Customers paying to use your API isn’t the only way APIs can generate revenue for your organization. In many ways, an API can serve the same function as other forms of digital marketing. They can help in indirect ways, including raising brand awareness, illustrating thought leadership, and offering inbound links to your digital assets.

  • Brand Awareness: An API can fill a similar role as social media marketing for your business and brand. It’s even more effective, at times, as the social media marketplace is rather saturated and competitive.
  • Software-as-a-Service: One of the best business reasons to offer an API is to extend an existing platform. Software-as-a-Service (SaaS) has been rising in popularity for a number of years. Making APIs available as an incentive is an excellent way to get customers to sign up for your SaaS products.
  • Generating Traffic: Procuring clicks and inbound links gets increasingly difficult as time goes on, especially from quality websites. It’s to your advantage to consider every available alternative. APIs are an excellent way to drive traffic from third parties, which can generate revenue in other ways.

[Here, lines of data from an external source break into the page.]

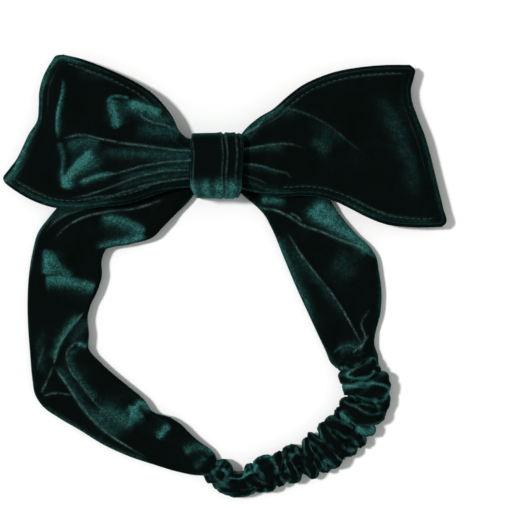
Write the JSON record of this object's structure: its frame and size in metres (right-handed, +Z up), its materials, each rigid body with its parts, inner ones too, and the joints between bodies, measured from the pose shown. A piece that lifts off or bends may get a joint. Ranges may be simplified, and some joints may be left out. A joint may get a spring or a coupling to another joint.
{
  "type": "bow headband",
  "caption": "Velvet headband: a padded bow gathered in a knot wrap on a flat tube band whose gathered casing stretches on elastic.",
  "frame": {"origin": "on the face the headband lies on, under the middle of the knot wrap", "axes": "+Z up out of the table through the knot, +X along the bow to the right wing, the loop reaches to -Y"},
  "size_m": [0.2285, 0.2323, 0.0245],
  "materials": {
    "velvet": "short-pile velvet, bottle green",
    "velvet_gathered": "short-pile velvet, gathered",
    "interlining": "non-woven wadding",
    "elastic": "braided elastic tape",
    "thread": "spun sewing thread"
  },
  "bodies": {
    "knot": {"knot_wrap": "velvet", "knot_closing_stitches": "thread", "bow_pleats": "velvet", "gathering_thread": "thread", "band_centre": "velvet"},
    "left_wing": {"left_bow_front": "velvet", "left_bow_back": "velvet", "left_bow_interlining": "interlining", "left_bow_stitching": "thread"},
    "right_wing": {"right_bow_front": "velvet", "right_bow_back": "velvet", "right_bow_interlining": "interlining", "right_bow_stitching": "thread"},
    "left_band": {"left_band_tube": "velvet", "left_band_interlining": "interlining", "left_elastic_tail": "elastic", "left_join_stitches": "thread"},
    "right_band": {"right_band_tube": "velvet", "right_band_interlining": "interlining", "right_elastic_tail": "elastic", "right_join_stitches": "thread"},
    "casing_1": {"casing_gather_1": "velvet_gathered", "casing_gather_2": "velvet_gathered", "elastic_1": "elastic", "elastic_2": "elastic"},
    "casing_2": {"casing_gather_3": "velvet_gathered", "casing_gather_4": "velvet_gathered", "elastic_3": "elastic", "elastic_4": "elastic"},
    "casing_3": {"casing_gather_5": "velvet_gathered", "casing_gather_6": "velvet_gathered", "elastic_5": "elastic", "elastic_6": "elastic"},
    "casing_4": {"casing_gather_7": "velvet_gathered", "casing_gather_8": "velvet_gathered", "elastic_7": "elastic", "elastic_8": "elastic"},
    "casing_5": {"casing_gather_9": "velvet_gathered", "casing_gather_10": "velvet_gathered", "elastic_9": "elastic", "elastic_10": "elastic"},
    "casing_6": {"casing_gather_11": "velvet_gathered", "casing_gather_12": "velvet_gathered", "elastic_11": "elastic", "elastic_12": "elastic"}
  },
  "joints": [
    {"name": "left_wing_lift", "type": "hinge", "parent": "knot", "child": "left_wing", "pos_m": [-0.016, 0, 0.013], "axis": [0, 1, 0], "range_deg": [0, 35]},
    {"name": "right_wing_lift", "type": "hinge", "parent": "knot", "child": "right_wing", "pos_m": [0.016, 0, 0.013], "axis": [0, -1, 0], "range_deg": [0, 35]},
    {"name": "stretch", "type": "hinge", "parent": "knot", "child": "left_band", "pos_m": [0, 0, 0], "axis": [0, 0, -1], "range_deg": [0, 8.5], "stiffness_Nm_per_rad": 0.4},
    {"name": "right_band_open", "type": "hinge", "parent": "knot", "child": "right_band", "pos_m": [0, 0, 0], "axis": [0, 0, 1], "range_deg": [0, 8]},
    {"name": "casing_1_open", "type": "hinge", "parent": "left_band", "child": "casing_1", "pos_m": [0, 0, 0], "axis": [0, 0, 1], "range_deg": [0, 1.28]},
    {"name": "casing_2_open", "type": "hinge", "parent": "casing_1", "child": "casing_2", "pos_m": [0, 0, 0], "axis": [0, 0, 1], "range_deg": [0, 3.24]},
    {"name": "casing_3_open", "type": "hinge", "parent": "casing_2", "child": "casing_3", "pos_m": [0, 0, 0], "axis": [0, 0, 1], "range_deg": [0, 3.92]},
    {"name": "casing_4_open", "type": "hinge", "parent": "casing_3", "child": "casing_4", "pos_m": [0, 0, 0], "axis": [0, 0, 1], "range_deg": [0, 3.92]},
    {"name": "casing_5_open", "type": "hinge", "parent": "casing_4", "child": "casing_5", "pos_m": [0, 0, 0], "axis": [0, 0, 1], "range_deg": [0, 3.15]},
    {"name": "casing_6_open", "type": "hinge", "parent": "casing_5", "child": "casing_6", "pos_m": [0, 0, 0], "axis": [0, 0, 1], "range_deg": [0, 1.03]}
  ],
  "couplings": [
    {"joint": "right_band_open", "follows": "stretch", "ratio": 0.94},
    {"joint": "casing_1_open", "follows": "stretch", "ratio": 0.15},
    {"joint": "casing_2_open", "follows": "stretch", "ratio": 0.38},
    {"joint": "casing_3_open", "follows": "stretch", "ratio": 0.46},
    {"joint": "casing_4_open", "follows": "stretch", "ratio": 0.46},
    {"joint": "casing_5_open", "follows": "stretch", "ratio": 0.37},
    {"joint": "casing_6_open", "follows": "stretch", "ratio": 0.12}
  ]
}
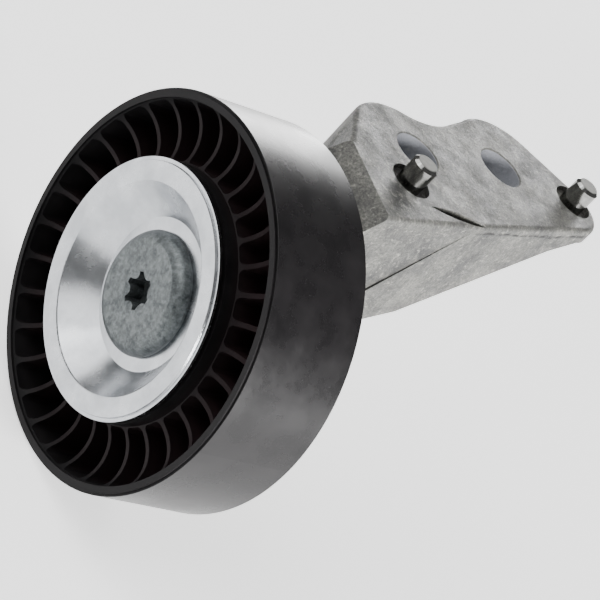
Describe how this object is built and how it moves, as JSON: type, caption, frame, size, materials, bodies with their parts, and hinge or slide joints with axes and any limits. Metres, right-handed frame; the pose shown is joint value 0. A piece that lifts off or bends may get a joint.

These more subtle routes to monetize your APIs bring their own challenges. It’s more complex to track ROI, for instance. You might need to get a little creative when it comes to generating ROI reports to justify the expense of developing and maintaining your API to your C-suite.

The Path To API Monetization

We’re already seeing an API gold rush, and it’s only going to get more intense as more money pours into the industry. This means we’ll likely see a torrent of new paid API products. This brings its own problems, though.

First and foremost, APIs are not like other digital products. More so than nearly any other tech product we can think of, your API’s performance needs to be airtight to provide value for your customers. It wouldn’t take much downtime for your customers to switch to a different provider.

This means the first step in API monetization is creating a great API. And once you’ve got a well-designed, reliable product, you can focus on expansion, just like you would any other digital business plan.

The good news is that you can structure your API monetization process into the development process itself. You might include a timetable for developing a particular resource when you’re deciding on API routing, as one example. It’s actually recommended you do so, as you’ll want to keep your customers informed of any changes you’ll be making.

Some things change when you make an API a paid product. You’ll likely want to adopt transparent API versioning, for one thing, as you don’t want to risk breaking any endpoints for your current users. It will also impact some of your programming choices, like allowing access to different resources for different tiers. All of these considerations should be tackled from the whiteboard when you begin to think about API monetization in earnest.

API Monetization: Final Thoughts

It’s an exciting time for API developers. It’s always thrilling when a whole new industry emerges, especially when seemingly overnight. Think back to the rise of social media marketing or blogging as a legitimate business model for recent examples.

Both of those models should also serve as cautionary tales, however. Remember the absolute avalanche of pointless social media accounts in the wake of countless breathless industry think-pieces about social media marketing. Those examples can also serve as a guidebook for how to go about your own API monetization. For starters, you need to focus on providing real value, above all other things.

If you take the time to plan out and implement your API properly while also considering your customers, the state of the industry, and how your API provides value, your service has an excellent chance of becoming a viable source of revenue for you and your organization.